DRONES AGAINST THE US
Of course, state-sanctioned and state-actioned assassinations are hardly new. Western plutocracies, have, however, tried to use the fig-leaf of liberal-democracy to preach due process and rule of law, and have publically condemned assassinations as part of normal statecraft. The drone revolution however has lowered the perception of risk in carrying out assassinations and increased the temptation to use murder as a weapon of the “war on terror.” Pilotless vehicles have been used for aerial surveillance missions and even as bomb-carrying weapons since the 19th century, for example in the American Civil War and later during World War I and II. However the scale of its use by the U.S. presently – particularly during the Obama presidency – and the increase in the range and capabilities of drones, has meant the blurring of the rules of combat.

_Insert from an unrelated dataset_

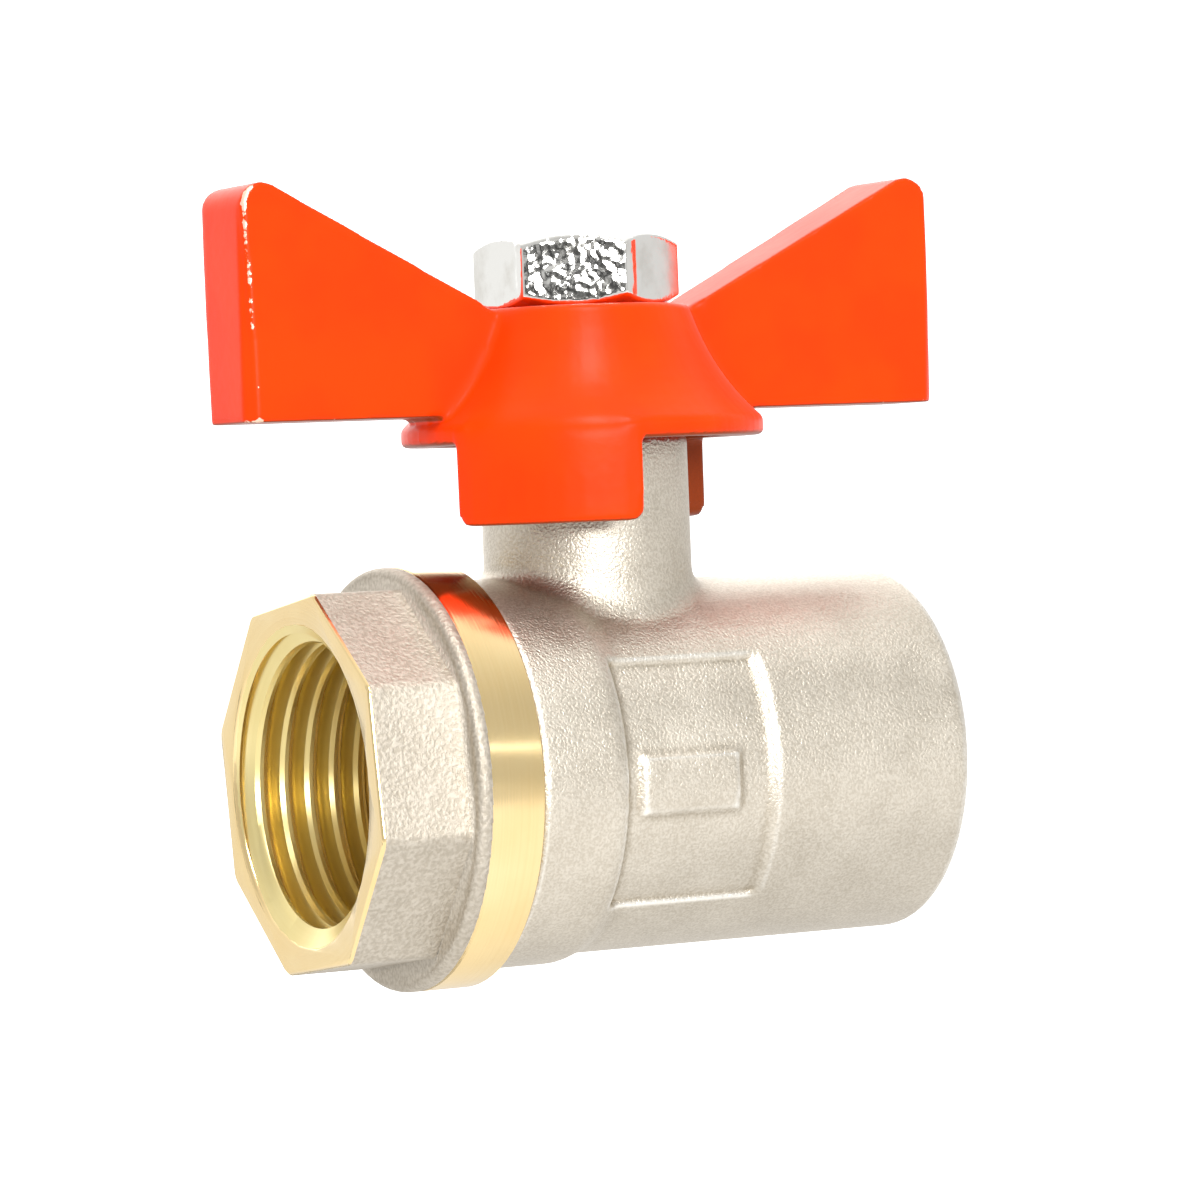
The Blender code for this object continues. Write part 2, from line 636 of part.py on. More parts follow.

Drones have not only been used by the U.S. in Syria, Iraq and Afghanistan; they have also been used to target militants in Somalia, Pakistan and Yemen – outside the U.S.-declared war zones. As far as we know only the United States, Britain and Israel have used drones for targeted killings. The benefits, as are seen in those countries using them or seeking to use them, are that the operators are not at risk, they are meant to hit targets with great precision and, unlike other aircraft, they can hover for hours over potential targets waiting for a window of opportunity to strike. We do know that the supposed precision is not a guarantee of accuracy, as the loss of civilian lives can attest to. We also know that although they may succeed in killing their targets, the larger objectives are not always served, as drone strikes alienate those who control them from the violence they unleash while also contributing to instability and creating a backlash of public opinion outside the countries that operate them.

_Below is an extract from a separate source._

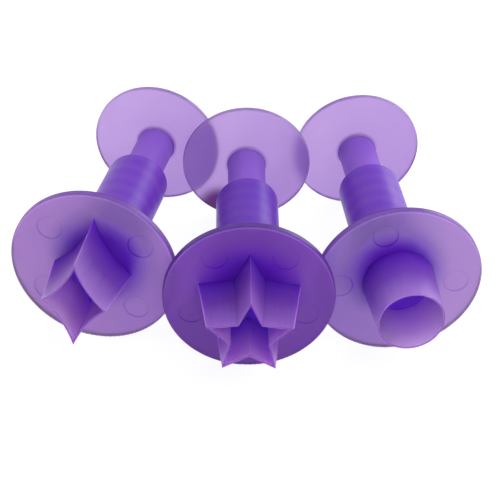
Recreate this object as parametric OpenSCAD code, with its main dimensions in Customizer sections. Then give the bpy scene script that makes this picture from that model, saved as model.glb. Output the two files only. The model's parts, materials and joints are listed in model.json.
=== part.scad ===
// Set of three plunger cutters for sugar paste: a diamond, a star and a round one.
// Each has a moulded body with the cutting wall, flange and barrel, a plunger with a thumb disc,
// an ejector foot whose long stem is pressed into the plunger, and a steel return spring.
// The set lies on its side, each cutter on the rims of its flange and its thumb disc.
// Millimetres, +Z up, cutting edges towards -Y, origin under the middle of the row.

/* [Flange] */
// Diameter of the round flange
flange_d = 41.7; // [38:0.1:56]
// Thickness of the flange
flange_t = 2; // [1.4:0.1:3]
// Radius of the edges of the flange's and the thumb disc's rims
rim_round = 0.4; // [0.2:0.05:0.6]
// Diameter of the round marks that the mould's ejector pins leave on the flange
mark_d = 6.2; // [3:0.1:6.4]
// Depth of those marks
mark_depth = 0.12; // [0.05:0.01:0.4]
// Distance of the marks from the cutter's axis
mark_ring_r = 14.5; // [13.5:0.1:15.5]

/* [Cutting walls] */
// Height of the cutting wall in front of the flange
wall_h = 16; // [12:0.5:22]
// Thickness of the wall at the cutting edge
edge_t = 0.42; // [0.3:0.02:0.9]
// Radius of the round cutting edge
round_edge_r = 8.2; // [7:0.1:9.5]
// How much wider the round wall is at its root, on the radius
round_flare = 0.75; // [0.3:0.05:1.2]
// Distance from the axis to a point of the star's cutting edge
star_edge_r = 10.8; // [9:0.1:12]
// Distance from the axis to an inner corner of the star's cutting edge
star_waist_r = 5.15; // [4.4:0.05:6]
// How much further out the star's points are at the root of the wall
star_flare = 2.15; // [0.8:0.05:2.6]
// How much further out the star's inner corners are at the root
star_waist_flare = 1.25; // [0.5:0.05:1.8]
// Turn of the star about its axis
star_turn = 3; // [-10:0.5:10]
// Half the width of the diamond's cutting edge
diamond_edge_w = 7.9; // [7:0.1:9]
// Half the height of the diamond's cutting edge
diamond_edge_h = 11.65; // [10:0.05:13]
// Radius of the diamond's four hollow sides, at the cutting edge
diamond_side_r = 26; // [22:0.5:60]
// How much further out the side corners are at the root
diamond_flare_w = 1.85; // [0.8:0.05:2.2]
// How much further out the top and bottom corners are at the root
diamond_flare_h = 2.7; // [1.2:0.05:3.2]
// Turn of the diamond about its axis
diamond_turn = 2; // [-10:0.5:10]

/* [Barrel] */
// Diameter of the barrel at the flange
barrel_d = 16.1; // [14.5:0.1:19]
// Diameter of the barrel at its mouth
mouth_d = 15.8; // [13.5:0.1:19]
// Distance from the flange's front face back to the barrel's mouth
barrel_l = 40.6; // [36:0.1:56]
// Radius of the rounding on the barrel's outer end
mouth_round = 0.9; // [0.3:0.1:1.5]
// Radius of the fillet between the barrel and the flange
barrel_fillet = 1; // [0.4:0.1:2]
// Thickness of the floor between the cutting wall's cavity and the spring
floor_t = 3; // [2:0.1:5]

/* [Plunger] */
// Diameter of the thumb disc
thumb_d = 33.4; // [26:0.1:36]
// Thickness of the thumb disc
thumb_t = 1.6; // [1.2:0.1:3]
// Length of shaft that shows between the barrel's mouth and the thumb disc
shaft_show = 17.7; // [10:0.1:20]
// Length of shaft inside the barrel when the plunger is up
shaft_engage = 8; // [6:0.5:12]
// Diameter of the shaft
shaft_d = 9.8; // [9:0.1:11]
// Radius of the fillet between the shaft and the thumb disc
shaft_fillet = 1.2; // [0.4:0.1:1.6]
// Chamfer on the shaft's inner end
shaft_chamfer = 0.4; // [0.2:0.05:0.5]
// Depth of the hole up the middle of the shaft
core_l = 18; // [15:0.5:20]

/* [Ejector foot] */
// Thickness of the foot's pad
pad_t = 1.8; // [1.4:0.1:3.4]
// Gap between the pad and the wall round it
pad_clear = 0.28; // [0.15:0.01:0.5]
// Diameter of the stem
stem_d = 5; // [4:0.1:5.6]
// Length of stem pressed into the shaft
stem_grip = 12; // [8:0.5:14]

/* [Spring] */
// Diameter of the spring's wire
wire_d = 0.9; // [0.6:0.05:1.1]
// Outside diameter of the spring
coil_d = 9.1; // [8.4:0.1:9.6]
// Rise of each open turn
coil_pitch = 4.9; // [4:0.1:7]
// Closed turns at each end
end_turns = 1; // [1:0.25:2]
// Gap between closed turns
end_gap = 0.5; // [0.45:0.05:0.8]

/* [Fits] */
// Radial clearance of the shaft in the barrel and of the stem in the floor
slide_clear = 0.08; // [0.03:0.01:0.1]
// Radial clearance of the stem in the shaft, which it is pressed into
press_clear = 0.02; // [0.01:0.01:0.05]
// Gap left where one piece rests on another
seat_gap = 0.1; // [0.05:0.05:0.3]

/* [Row on the table] */
// Place of the middle cutter's flange across the row
row_x = 1.2; // [-10:0.1:10]
// Place of the middle cutter's flange along its length
row_y = -28.5; // [-40:0.5:-20]
// Turn of the middle cutter about the vertical
row_turn = 4.2; // [-10:0.2:10]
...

The debate that drone assassination has generated is important because it shows that the neo-conservative strategy for fighting the war on terror has now become hegemonic. The British had prided themselves on their approach of treating terrorism as a criminal rather than military problem. This assassination shifts the British position to being closer to the approach undertaken by the U.S., Israel and other neo-conservative regimes like Canada and Australia, in which policing is being increasingly militarized. The effects can be seen not just in abstract terms but also in the equipment, tactics and training as well as practices of many police forces, most clearly seen in the United States as the Black Lives Matter campaign exposes the frequency of police killings, particularly of African-American and Hispanic American men. The militarization of policing is not simply a matter of using a more robust approach to crime or the threat of crime, but rather it undermines democratic-liberal conceptions of citizenship. It also has an international dimension as many police forces in the U.S. are now staffed by men and women who were involved in the American occupations of Afghanistan and Iraq, and have been trained and equipped by specialists from the Israeli occupation of Palestine.

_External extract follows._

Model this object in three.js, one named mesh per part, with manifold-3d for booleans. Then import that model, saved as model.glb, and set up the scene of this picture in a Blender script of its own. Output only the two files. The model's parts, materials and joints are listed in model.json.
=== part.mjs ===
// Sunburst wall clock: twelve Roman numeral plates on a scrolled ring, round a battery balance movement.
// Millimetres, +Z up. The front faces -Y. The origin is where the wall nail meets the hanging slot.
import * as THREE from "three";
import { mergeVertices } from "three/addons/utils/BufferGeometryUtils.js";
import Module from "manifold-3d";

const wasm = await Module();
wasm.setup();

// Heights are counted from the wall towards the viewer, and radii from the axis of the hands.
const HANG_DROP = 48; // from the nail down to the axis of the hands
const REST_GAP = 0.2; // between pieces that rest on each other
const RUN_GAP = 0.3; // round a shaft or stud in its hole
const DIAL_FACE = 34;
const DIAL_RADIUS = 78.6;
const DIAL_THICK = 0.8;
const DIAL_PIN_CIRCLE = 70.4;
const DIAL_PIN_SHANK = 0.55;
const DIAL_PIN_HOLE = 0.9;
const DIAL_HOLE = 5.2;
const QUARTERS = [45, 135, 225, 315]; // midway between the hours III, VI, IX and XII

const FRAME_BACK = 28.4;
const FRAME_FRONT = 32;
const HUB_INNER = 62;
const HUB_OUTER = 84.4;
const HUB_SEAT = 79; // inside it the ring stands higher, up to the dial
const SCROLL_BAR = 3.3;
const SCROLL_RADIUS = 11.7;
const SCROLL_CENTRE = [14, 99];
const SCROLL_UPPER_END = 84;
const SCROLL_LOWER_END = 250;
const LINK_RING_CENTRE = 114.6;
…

VIOLATING HUMANITARIAN LAW
The criticism of the British stance however has tended to focus almost exclusively on whether drone attacks violate international humanitarian law or the morality of a self-avowed democratic state executing its citizens without any due process. The United Nations has condemned these operations for their lack of accountability, transparency, violation of international law and overlooking civilian casualties.
Yet these criticisms miss the wider point. The war on terror has systematically stripped Western plutocracies of their claims to legitimacy and they contribute to the continuous erosion of the distinction between war and peace and the frontiers of national sovereignty. Water-boarding, rectal infusion and target-killings have become calling-cards of the war on terror. Driven on by a neo-conservative agenda, Western governments have been led to believe that coercion without legitimacy is sustainable when the difference in capacity to inflict harm is so great, that their enemies are impotent in the face of Western might. When countries who consider themselves to be guardians of the moral and legal framework of international order start to break the law, it is not a minor matter. In the same way, when police officers act like gangsters it is the same as gangsters acting like gangsters. These killings are just another sign that the war on terror is nothing more than a dirty war fought on a global scale and is beginning to signal the degeneration of statecraft into gangsterism and thuggery. The dream of a cosmopolitan world in which international laws and conventions contain the constant possibility of violence is giving way to a Hobbesian world order, in which the veneer of international agreements and laws are being worn dangerously thin. The United States led the invasion of Iraq arguing for the purity of its aims and desire to bring freedom, peace and prosperity. After Abu Gharib and Guantanamo, all they can say is “we torture less than Saddam did.” The drone executions of Muslim British citizens by Britain is another sign that the international system that emerged after the Cold War is beginning to unravel. When countries who claim to uphold international law start acting like gangsters, the entire system begins to lose legitimacy; as a consequence society is more violence not less, more instable, not less and more danger, not less. There is a need for countries that have not succumbed to the neo-conservative/neo-liberal offensives, to articulate a vision of a world that offers more than gangsterism on a global scale.